With reduced resources available, a cultural change to the way golf courses are prepared is becoming increasingly important, Hutchinson says, with prevention seen as preferable to cure. “And despite the hard work and expertise of our members, golfers may soon have to accept their course may not be as perfectly manicured as it once was,” he says.
Echoing Erusha’s comments, Hutchinson says greenkeepers themselves deserve all the credit when it comes to the changing opinions of a general public concerned with conservation.
“Their passion for the environment in which they work and determination to ensure their courses are sustainable in every sense of the word has been a crucial factor,” he says “Greenkeeping has always been a sharing industry, and over the last decade or so many of our members have shared their experiences with sustainability projects — good and bad — and the whole industry is improving as a result.”
Through communicating within their clubs, on social media and in local media, they have been able to portray their courses as wildlife refuges,” Hutchinson says. “Good news stories such as the presence of rare flowers, like the Lady’s Slipper Orchid, rare wildlife and schemes such as beekeeping in an effort to promote pollinators, have all played their part in a changing perception of golf courses among the public.”

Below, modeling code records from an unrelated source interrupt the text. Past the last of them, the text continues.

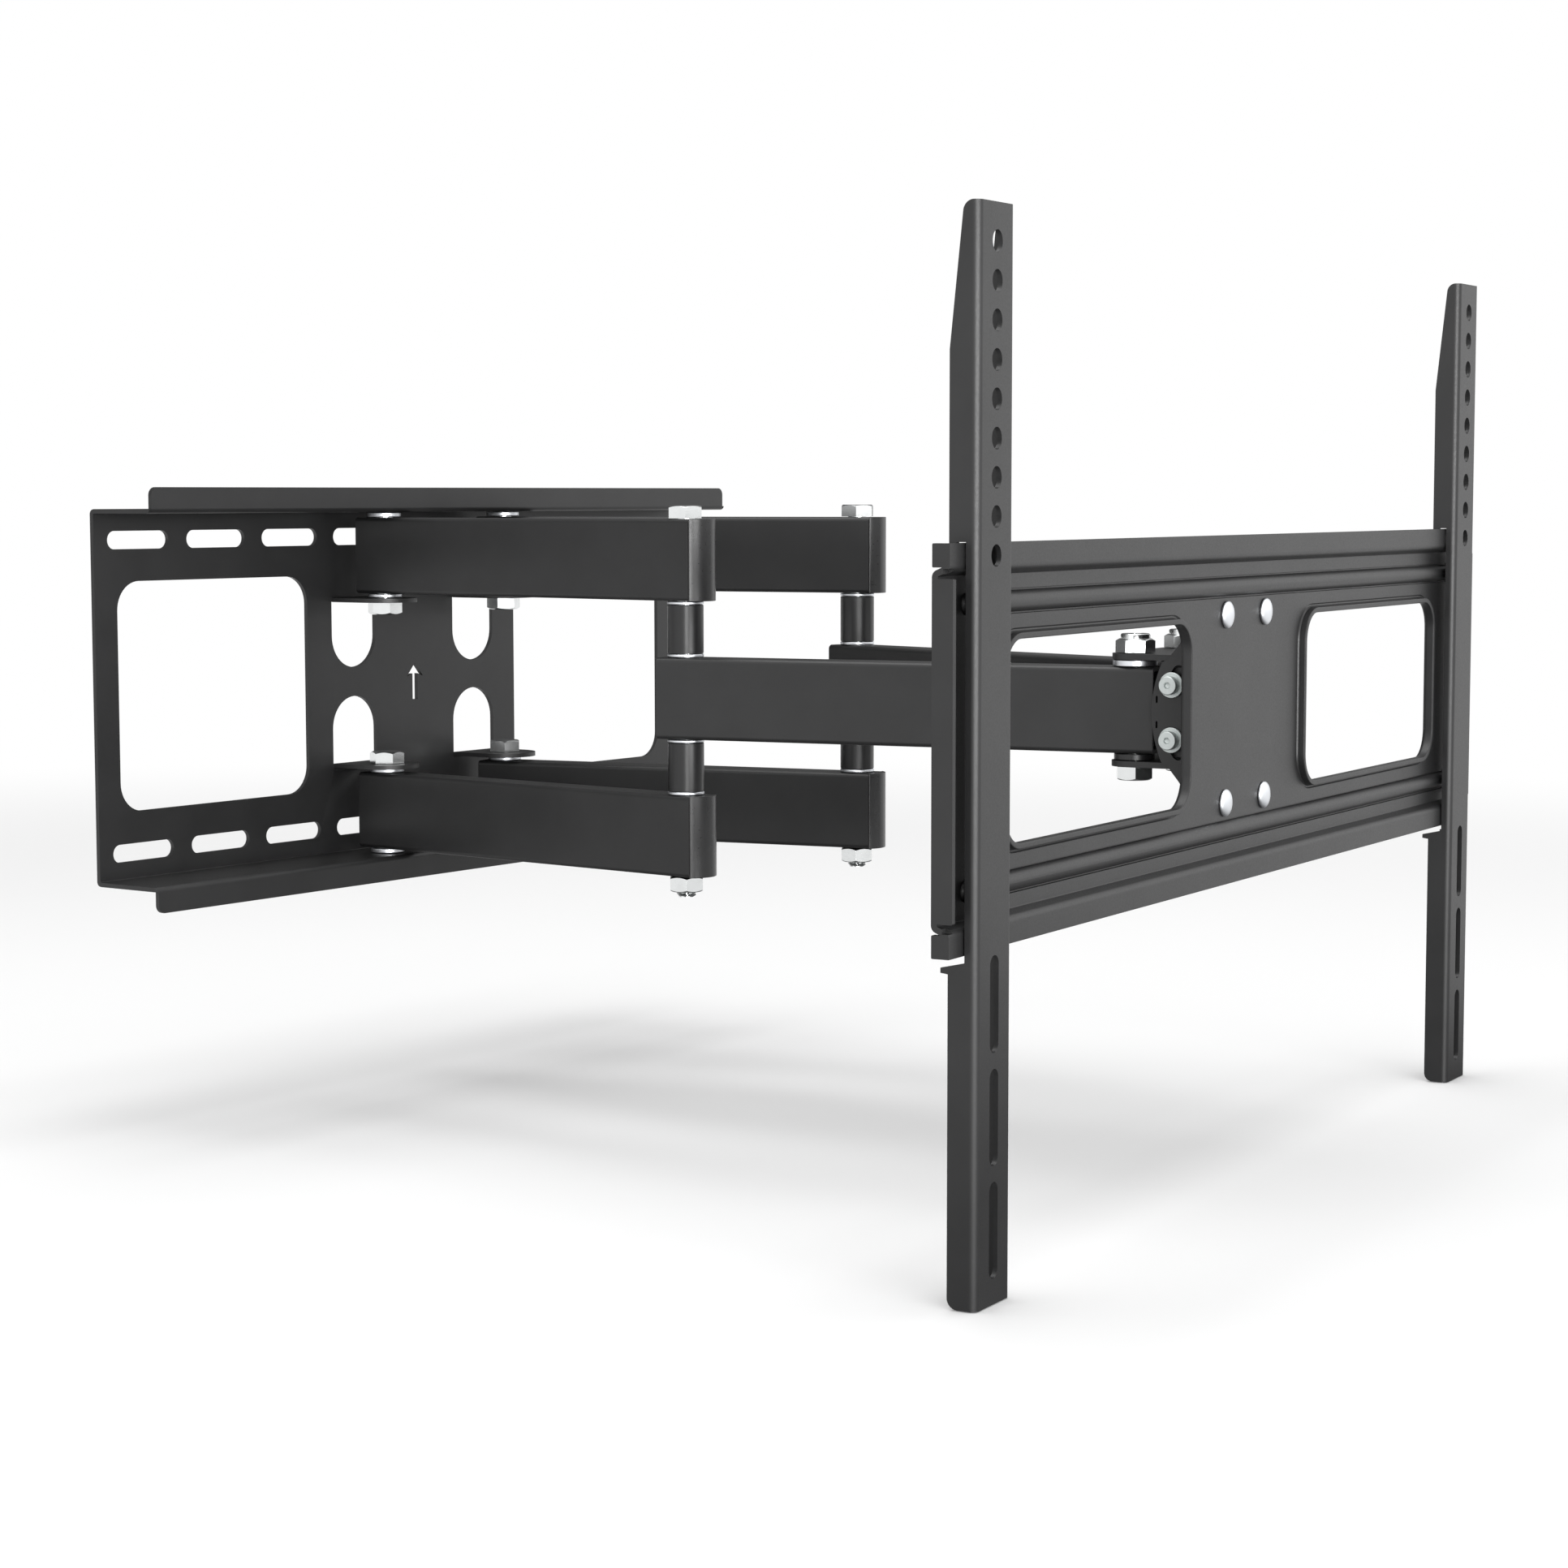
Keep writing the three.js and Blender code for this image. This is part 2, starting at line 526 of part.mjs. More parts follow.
function addHead() {
  addMesh(head, 'head_bracket', headBracket(), COAT);
  const ear = EAR_LEVEL + HEAD_SHEET;
  const tubeTop = TUBE_HEIGHT / 2;
  for (const side of [-1, 1]) {
    const name = side < 0 ? 'left' : 'right';
    const group = new THREE.Group();
    group.position.set(side * HEAD_PIVOT_X, HEAD_PIVOT_Y, 0);
    head.add(group);
    const lowHead = hexagon(-ear - GAP - HEAD_HEIGHT, -ear - GAP, true, false);
    const nut = hexagon(ear + GAP, ear + GAP + LOCK_NUT_HEIGHT, false, true);
    const nutBore = pillar(0, 0, ear, ear + LOCK_NUT_HEIGHT + 2, BORE_RADIUS - 0.1);
    if (side < 0) {
      addMesh(group, 'head_bolt_left', lowHead.add(shank(-ear - 1, ear + LOCK_NUT_HEIGHT - 1.5)), ZINC);
      addMesh(group, 'head_nut_left', nut.subtract(nutBore), ZINC);
    } else {
      // the right pivot is open: its bolt is two stubs that stop short of the tube
      const low = shank(-ear - 1, -tubeTop - GAP);
      const high = flipped(shank(-ear - 4, -tubeTop - GAP));
      addMesh(group, 'head_bolt_right_lower', lowHead.add(low), ZINC);
      addMesh(group, 'head_bolt_right_upper', nut.add(high), ZINC);
    }
    addMesh(group, `head_washer_${name}`,
      ring(HEAD_WASHER_RADIUS, BORE_RADIUS, tubeTop + GAP, EAR_LEVEL - GAP), NICKEL);
    addMesh(group, `head_bush_${name}`,
      flipped(ring(HEAD_BUSH_RADIUS, BORE_RADIUS, tubeTop + GAP, EAR_LEVEL - GAP)), PLASTIC);
    for (const up of [-1, 1]) addTiltScrew(side, up, name);
  }
}

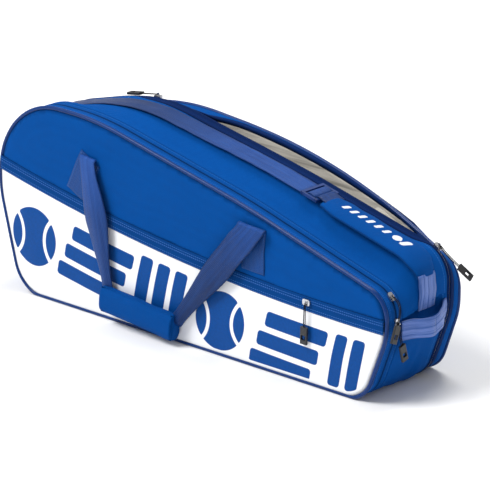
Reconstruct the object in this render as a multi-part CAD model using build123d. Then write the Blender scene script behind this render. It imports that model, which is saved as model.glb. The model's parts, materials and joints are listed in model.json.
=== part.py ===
"""Racket tournament bag, every sub-part its own node.

Millimetres. X runs along the bag towards the racket-handle end, Y from the front panel to the back
panel, Z up, with the floor at z = 0 and the origin on the floor under the middle of the bag.
"""

from build123d import *
from math import atan2, cos, degrees, hypot, pi, radians, sin, sqrt, tan
import os

os.makedirs("parts", exist_ok=True)

# ---------------------------------------------------------------- driving dimensions
# Side outlines in X, Z: corner point and its radius, starting at the head end of the base.
FRONT_SIDE = [((-337, 0), 60), ((-376, 153), 150), ((-376, 305), 125), ((-175, 303), 500),
              ((120, 235), 1500), ((376, 159), 42), ((376, 103), 100), ((338, 0), 50)]
MIDDLE = [((-340, 0), 60), ((-380, 145), 150), ((-380, 262), 100), ((-165, 317), 350),
          ((120, 261), 1500), ((380, 192), 50), ((380, 110), 100), ((341, 0), 50)]
BACK_SIDE = [((-337, 0), 60), ((-376, 140), 150), ((-376, 250), 100), ((-168, 296), 400),
             ((125, 264), 1200), ((376, 163), 45), ((376, 103), 100), ((338, 0), 50)]

WALL = 2.2                 # gusset: fabric, foam and lining
PIPE_R = 3.0               # piping round both side panels
REACH = 400                # half length of the cutting regions, past both ends
FOOT = 290                 # half length of the flat base
BASE_WALL = 2.5
CLEAR = 0.3                # between pieces that move apart

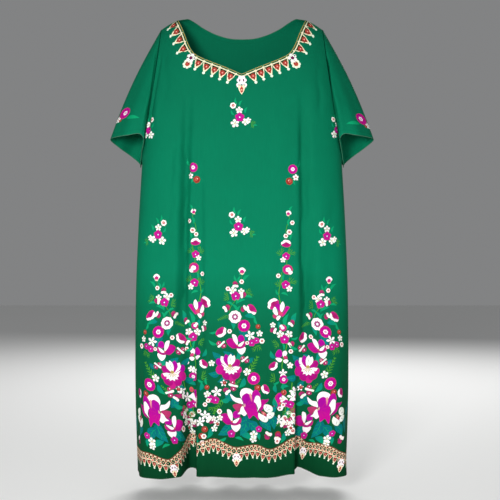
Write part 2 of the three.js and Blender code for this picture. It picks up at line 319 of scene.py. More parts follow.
class Panel:
    """A body panel. It maps between three ways to name a place on the cloth.

    Sheet is (u, v), each 0 to 1 across and down. Flat is millimetres on the cloth, measured across
    from the centre line and along from the shoulder line. Worn is the place in space.
    """

    ROWS_ABOVE = 0.33  # share of the sheet's rows that lie above the underarm

    def __init__(self, side):
        self.side = side
        self.facing = -1 if side == "front" else 1
        alongs = np.linspace(0, HEM_ALONG, MEASURED + 1)
        turns = np.linspace(-1, 1, SCAN + 1)
        rows = self.worn(alongs[:, None], turns[None, :], creased=False)
        steps = np.linalg.norm(np.diff(rows, axis=1), axis=2)
        self.arc = np.concatenate([np.zeros((MEASURED + 1, 1)), np.cumsum(steps, axis=1)], axis=1)
        self.middle = self.arc[:, SCAN // 2 : SCAN // 2 + 1]
        whole = self.arc[:, -1:]
        cut = edge_turn(alongs)
        count = np.arange(MEASURED + 1)
        left = 2 * between(self.arc, count, (1 - cut) / 2 * SCAN)[:, None] / whole
        right = 2 - 2 * between(self.arc, count, (1 + cut) / 2 * SCAN)[:, None] / whole
        even = np.linspace(-1, 1, EVENS + 1)[None, :]
        share = even * (1 - np.where(even < 0, left, right) * even**2)
        want = SEAM_GAP / 2 + (whole - SEAM_GAP) * (share + 1) / 2
        self.turn = np.array([np.interp(w, a, turns) for w, a in zip(want, self.arc)])
        self.across = want - self.middle
        evens = np.arange(EVENS + 1)
        self.top = self.edge_top(evens)
        foot = self.worn(np.full(EVENS + 1, HEM_ALONG), self.turn[-1], creased=False)[:, 0]
        self.lift = HEM_LIFT * np.maximum(fold_depth(FOLDS[side], foot, DOWN[-1]), 0)

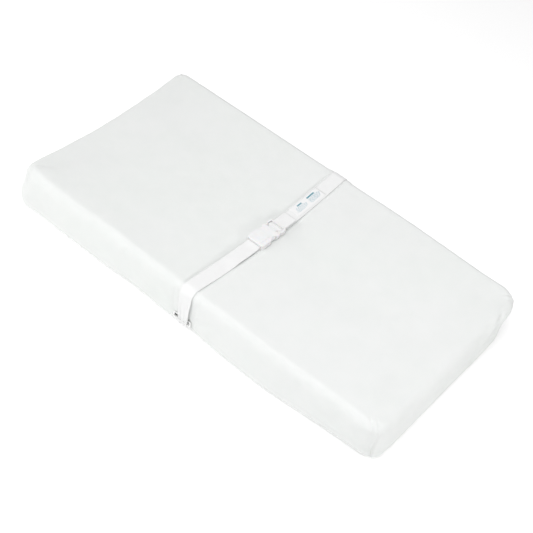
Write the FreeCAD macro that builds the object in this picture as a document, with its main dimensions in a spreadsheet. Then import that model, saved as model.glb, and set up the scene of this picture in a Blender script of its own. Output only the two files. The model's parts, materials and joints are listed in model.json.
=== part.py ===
import FreeCAD, Part
import math
import os

import Sketcher
from FreeCAD import Placement, Rotation, Vector

# Contoured changing pad with a fitted cover and a safety strap.
# X runs along the pad, Y across it and Z up. The origin is under the middle of the pad, on the
# surface it lies on. The near side is -Y, where the strap half with the buckle's socket starts.

SIZES = {
    # the pad, measured over its cover
    "pad_length": 813.0,
    "pad_width": 432.0,
    "centre_height": 75.0,
    "blank_height": 100.0,
    "valley_radius": 1180.0,
    "corner_radius": 34.0,
    "crest_radius": 14.0,
    "foot_radius": 15.0,
    # layers, as insets from the outside of the cover
    "cover_thickness": 1.5,
    "liner_inset": 3.5,
    "liner_thickness": 0.6,
    "foam_inset": 4.4,
    # underside
    "wrap_width": 55.0,
    "hem_margin": 2.0,
    "hem_width": 10.0,
    "channel_floor": 0.5,
    "channel_depth": 0.5,
    "elastic_clearance": 0.05,
    "base_margin": 22.0,
    "tape_width": 12.0,
    "tape_thickness": 0.3,
    # slits in the long sides
    "slit_level": 21.0,
    "slit_length": 34.0,
    "slit_opening": 8.0,
    "binding_width": 3.0,
    "binding_thickness": 0.8,
    # seams at the corners of the cover
    "seam_ridge": 0.7,
    "seam_width": 3.0,
    "seam_foot": 8.0,
    "seam_top": 68.0,
    # webbing
    "webbing_width": 28.0,
    "webbing_thickness": 1.4,
    "underside_gap": 0.2,
    "strap_gap": 1.2,
    "near_strap_height": 80.75,
    "far_strap_height": 77.3,
    "slit_bend_radius": 4.0,
    "anchor_end": 100.0,
    "layer_pitch": 1.45,
    "bar_slack": 0.15,
    "stack_start": 52.0,
    "stack_end": 80.0,
    "far_strap_end": 12.0,
    "loop_start": 22.0,
    "tail_dip": 82.4,
    "tail_end": 62.0,
    "tail_height": 83.0,
    # buckle, along the strap: the socket's mouth is at buckle_mouth
    "buckle_bottom": 77.2,
    "buckle_top": 86.4,
    "hood_top": 87.8,
    "hood_underside": 83.8,
    "hood_length": 28.0,
    "buckle_width": 37.0,
    "buckle_mouth": 9.0,
    "socket_length": 48.0,
    "socket_end_radius": 6.0,
    "socket_wall": 1.6,
    "cavity_bottom": 79.0,
    "cavity_top": 85.0,
    "cavity_length": 29.0,
    "scallop_radius": 10.0,
    "scallop_depth": 4.5,
    "scallop_centre": 6.0,
    "window_width": 29.6,
    "bar_length": 4.0,
    "bar_bottom": 78.6,
    "bar_top": 81.4,
    "slot_length": 5.0,
    "plug_width": 36.6,
    "waist_width": 31.6,
    "plug_start": 9.4,
    "waist_end": 14.0,
    "crossbar_end": 13.6,
    "outer_bar_start": 25.5,
    "plug_end": 29.0,
    "tongue_width": 9.0,
    "tongue_length": 23.4,
    "prong_bottom": 79.6,
    "prong_top": 84.6,
    "loop_bar_start": 17.0,
    "loop_bar_length": 3.5,
    "loop_bar_bottom": 81.15,
    "loop_bar_top": 83.5,
    "outer_bar_bottom": 83.6,
    "prong_pivot_across": 10.5,
    "prong_pivot_along": 10.4,
    "prong_root_radius": 2.0,
    "pivot_clearance": 0.5,
    # printed label on the far half of the strap
    "label_start": 76.0,
    "label_end": 152.0,
    "label_width": 25.0,
    "label_offset": -1.5,
    "label_thickness": 0.4,
    # thread
    "thread_width": 0.7,
    "thread_height": 0.15,
}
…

Hutchinson offers the following tips to superintendents to sway the layperson:
“We need to ensure there is a continued campaign of publicity among greenkeepers and course managers.”
“If the general public thinks you spray copious amounts of fertilizer on your course, tell them you don’t.”
“If a rare animal or flower is uncovered, contact the local newspaper and invite them to visit the course and write a feature.”
“We encourage our members to shout about the successes and to communicate more with golfers and the general public. And we’ll be here to support them, however they need our help.”